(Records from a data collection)
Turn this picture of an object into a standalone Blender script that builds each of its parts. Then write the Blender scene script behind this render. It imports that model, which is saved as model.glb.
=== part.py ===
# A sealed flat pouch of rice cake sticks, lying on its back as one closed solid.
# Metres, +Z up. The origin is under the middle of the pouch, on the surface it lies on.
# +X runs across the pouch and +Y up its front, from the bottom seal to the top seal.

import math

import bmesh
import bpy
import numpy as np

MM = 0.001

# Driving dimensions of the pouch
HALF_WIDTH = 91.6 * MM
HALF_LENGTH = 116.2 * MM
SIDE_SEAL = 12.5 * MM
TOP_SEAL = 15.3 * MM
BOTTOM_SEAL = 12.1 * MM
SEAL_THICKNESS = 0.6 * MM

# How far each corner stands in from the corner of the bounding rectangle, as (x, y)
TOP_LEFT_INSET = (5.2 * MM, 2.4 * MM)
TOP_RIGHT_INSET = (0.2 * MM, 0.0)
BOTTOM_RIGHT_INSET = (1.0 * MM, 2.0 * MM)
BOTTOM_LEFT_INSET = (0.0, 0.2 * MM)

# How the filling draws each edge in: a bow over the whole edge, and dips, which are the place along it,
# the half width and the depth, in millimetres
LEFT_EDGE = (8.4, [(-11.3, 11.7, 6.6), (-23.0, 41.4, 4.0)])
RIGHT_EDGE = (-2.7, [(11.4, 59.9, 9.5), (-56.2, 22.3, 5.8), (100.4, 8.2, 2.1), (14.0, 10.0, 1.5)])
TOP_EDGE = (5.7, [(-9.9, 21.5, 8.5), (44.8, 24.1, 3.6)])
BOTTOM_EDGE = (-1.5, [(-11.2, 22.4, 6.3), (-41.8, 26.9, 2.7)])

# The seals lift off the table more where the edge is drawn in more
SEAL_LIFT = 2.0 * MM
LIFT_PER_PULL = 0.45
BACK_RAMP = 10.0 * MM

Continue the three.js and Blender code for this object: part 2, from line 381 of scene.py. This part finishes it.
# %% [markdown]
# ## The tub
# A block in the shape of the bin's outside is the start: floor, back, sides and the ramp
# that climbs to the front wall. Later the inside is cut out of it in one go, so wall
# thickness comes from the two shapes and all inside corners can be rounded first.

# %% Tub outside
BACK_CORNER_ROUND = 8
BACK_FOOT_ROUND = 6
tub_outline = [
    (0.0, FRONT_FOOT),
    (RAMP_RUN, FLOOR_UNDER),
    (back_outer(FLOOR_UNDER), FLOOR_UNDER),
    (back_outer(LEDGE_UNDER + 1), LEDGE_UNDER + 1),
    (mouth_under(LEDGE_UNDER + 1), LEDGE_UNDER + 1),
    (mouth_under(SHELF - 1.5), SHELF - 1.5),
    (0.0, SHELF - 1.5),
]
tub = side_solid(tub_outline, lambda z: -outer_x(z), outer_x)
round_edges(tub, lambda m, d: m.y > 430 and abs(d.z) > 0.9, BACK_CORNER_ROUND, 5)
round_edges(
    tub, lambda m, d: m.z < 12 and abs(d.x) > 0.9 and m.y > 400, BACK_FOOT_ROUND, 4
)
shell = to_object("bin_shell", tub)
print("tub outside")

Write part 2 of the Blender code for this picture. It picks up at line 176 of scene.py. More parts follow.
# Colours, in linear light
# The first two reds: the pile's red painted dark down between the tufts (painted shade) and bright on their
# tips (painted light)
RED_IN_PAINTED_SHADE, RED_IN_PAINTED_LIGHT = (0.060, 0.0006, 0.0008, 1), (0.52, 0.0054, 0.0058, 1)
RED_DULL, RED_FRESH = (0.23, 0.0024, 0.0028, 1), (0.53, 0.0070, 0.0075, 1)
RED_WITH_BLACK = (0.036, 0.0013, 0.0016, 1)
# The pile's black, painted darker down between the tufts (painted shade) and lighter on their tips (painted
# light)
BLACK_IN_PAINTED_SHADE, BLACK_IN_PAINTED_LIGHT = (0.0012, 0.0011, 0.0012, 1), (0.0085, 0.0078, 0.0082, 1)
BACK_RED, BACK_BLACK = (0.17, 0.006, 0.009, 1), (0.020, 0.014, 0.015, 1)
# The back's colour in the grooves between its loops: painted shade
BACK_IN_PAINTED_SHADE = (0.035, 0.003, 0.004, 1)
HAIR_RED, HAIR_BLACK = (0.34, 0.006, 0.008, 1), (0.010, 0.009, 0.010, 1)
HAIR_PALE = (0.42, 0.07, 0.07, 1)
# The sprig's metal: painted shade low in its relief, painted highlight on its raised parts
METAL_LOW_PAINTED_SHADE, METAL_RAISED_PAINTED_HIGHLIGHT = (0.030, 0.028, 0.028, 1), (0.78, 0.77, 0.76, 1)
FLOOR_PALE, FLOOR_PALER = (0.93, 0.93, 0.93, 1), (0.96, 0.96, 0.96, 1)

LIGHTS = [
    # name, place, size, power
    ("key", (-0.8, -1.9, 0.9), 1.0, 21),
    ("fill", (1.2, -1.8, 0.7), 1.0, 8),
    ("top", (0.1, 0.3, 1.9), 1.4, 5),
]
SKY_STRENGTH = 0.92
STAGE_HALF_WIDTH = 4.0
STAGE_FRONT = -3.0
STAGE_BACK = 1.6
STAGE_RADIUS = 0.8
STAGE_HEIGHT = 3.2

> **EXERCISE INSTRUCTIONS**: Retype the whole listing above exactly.

> **SOLUTION FOR THIS TASK**:
Turn this picture of an object into a standalone Blender script that builds each of its parts. Then write the Blender scene script behind this render. It imports that model, which is saved as model.glb.
=== part.py ===
# A sealed flat pouch of rice cake sticks, lying on its back as one closed solid.
# Metres, +Z up. The origin is under the middle of the pouch, on the surface it lies on.
# +X runs across the pouch and +Y up its front, from the bottom seal to the top seal.

import math

import bmesh
import bpy
import numpy as np

MM = 0.001

# Driving dimensions of the pouch
HALF_WIDTH = 91.6 * MM
HALF_LENGTH = 116.2 * MM
SIDE_SEAL = 12.5 * MM
TOP_SEAL = 15.3 * MM
BOTTOM_SEAL = 12.1 * MM
SEAL_THICKNESS = 0.6 * MM

# How far each corner stands in from the corner of the bounding rectangle, as (x, y)
TOP_LEFT_INSET = (5.2 * MM, 2.4 * MM)
TOP_RIGHT_INSET = (0.2 * MM, 0.0)
BOTTOM_RIGHT_INSET = (1.0 * MM, 2.0 * MM)
BOTTOM_LEFT_INSET = (0.0, 0.2 * MM)

# How the filling draws each edge in: a bow over the whole edge, and dips, which are the place along it,
# the half width and the depth, in millimetres
LEFT_EDGE = (8.4, [(-11.3, 11.7, 6.6), (-23.0, 41.4, 4.0)])
RIGHT_EDGE = (-2.7, [(11.4, 59.9, 9.5), (-56.2, 22.3, 5.8), (100.4, 8.2, 2.1), (14.0, 10.0, 1.5)])
TOP_EDGE = (5.7, [(-9.9, 21.5, 8.5), (44.8, 24.1, 3.6)])
BOTTOM_EDGE = (-1.5, [(-11.2, 22.4, 6.3), (-41.8, 26.9, 2.7)])

# The seals lift off the table more where the edge is drawn in more
SEAL_LIFT = 2.0 * MM
LIFT_PER_PULL = 0.45
BACK_RAMP = 10.0 * MM

Continue the three.js and Blender code for this object: part 2, from line 381 of scene.py. This part finishes it.
# %% [markdown]
# ## The tub
# A block in the shape of the bin's outside is the start: floor, back, sides and the ramp
# that climbs to the front wall. Later the inside is cut out of it in one go, so wall
# thickness comes from the two shapes and all inside corners can be rounded first.

# %% Tub outside
BACK_CORNER_ROUND = 8
BACK_FOOT_ROUND = 6
tub_outline = [
    (0.0, FRONT_FOOT),
    (RAMP_RUN, FLOOR_UNDER),
    (back_outer(FLOOR_UNDER), FLOOR_UNDER),
    (back_outer(LEDGE_UNDER + 1), LEDGE_UNDER + 1),
    (mouth_under(LEDGE_UNDER + 1), LEDGE_UNDER + 1),
    (mouth_under(SHELF - 1.5), SHELF - 1.5),
    (0.0, SHELF - 1.5),
]
tub = side_solid(tub_outline, lambda z: -outer_x(z), outer_x)
round_edges(tub, lambda m, d: m.y > 430 and abs(d.z) > 0.9, BACK_CORNER_ROUND, 5)
round_edges(
    tub, lambda m, d: m.z < 12 and abs(d.x) > 0.9 and m.y > 400, BACK_FOOT_ROUND, 4
)
shell = to_object("bin_shell", tub)
print("tub outside")

Write part 2 of the Blender code for this picture. It picks up at line 176 of scene.py. More parts follow.
# Colours, in linear light
# The first two reds: the pile's red painted dark down between the tufts (painted shade) and bright on their
# tips (painted light)
RED_IN_PAINTED_SHADE, RED_IN_PAINTED_LIGHT = (0.060, 0.0006, 0.0008, 1), (0.52, 0.0054, 0.0058, 1)
RED_DULL, RED_FRESH = (0.23, 0.0024, 0.0028, 1), (0.53, 0.0070, 0.0075, 1)
RED_WITH_BLACK = (0.036, 0.0013, 0.0016, 1)
# The pile's black, painted darker down between the tufts (painted shade) and lighter on their tips (painted
# light)
BLACK_IN_PAINTED_SHADE, BLACK_IN_PAINTED_LIGHT = (0.0012, 0.0011, 0.0012, 1), (0.0085, 0.0078, 0.0082, 1)
BACK_RED, BACK_BLACK = (0.17, 0.006, 0.009, 1), (0.020, 0.014, 0.015, 1)
# The back's colour in the grooves between its loops: painted shade
BACK_IN_PAINTED_SHADE = (0.035, 0.003, 0.004, 1)
HAIR_RED, HAIR_BLACK = (0.34, 0.006, 0.008, 1), (0.010, 0.009, 0.010, 1)
HAIR_PALE = (0.42, 0.07, 0.07, 1)
# The sprig's metal: painted shade low in its relief, painted highlight on its raised parts
METAL_LOW_PAINTED_SHADE, METAL_RAISED_PAINTED_HIGHLIGHT = (0.030, 0.028, 0.028, 1), (0.78, 0.77, 0.76, 1)
FLOOR_PALE, FLOOR_PALER = (0.93, 0.93, 0.93, 1), (0.96, 0.96, 0.96, 1)

LIGHTS = [
    # name, place, size, power
    ("key", (-0.8, -1.9, 0.9), 1.0, 21),
    ("fill", (1.2, -1.8, 0.7), 1.0, 8),
    ("top", (0.1, 0.3, 1.9), 1.4, 5),
]
SKY_STRENGTH = 0.92
STAGE_HALF_WIDTH = 4.0
STAGE_FRONT = -3.0
STAGE_BACK = 1.6
STAGE_RADIUS = 0.8
STAGE_HEIGHT = 3.2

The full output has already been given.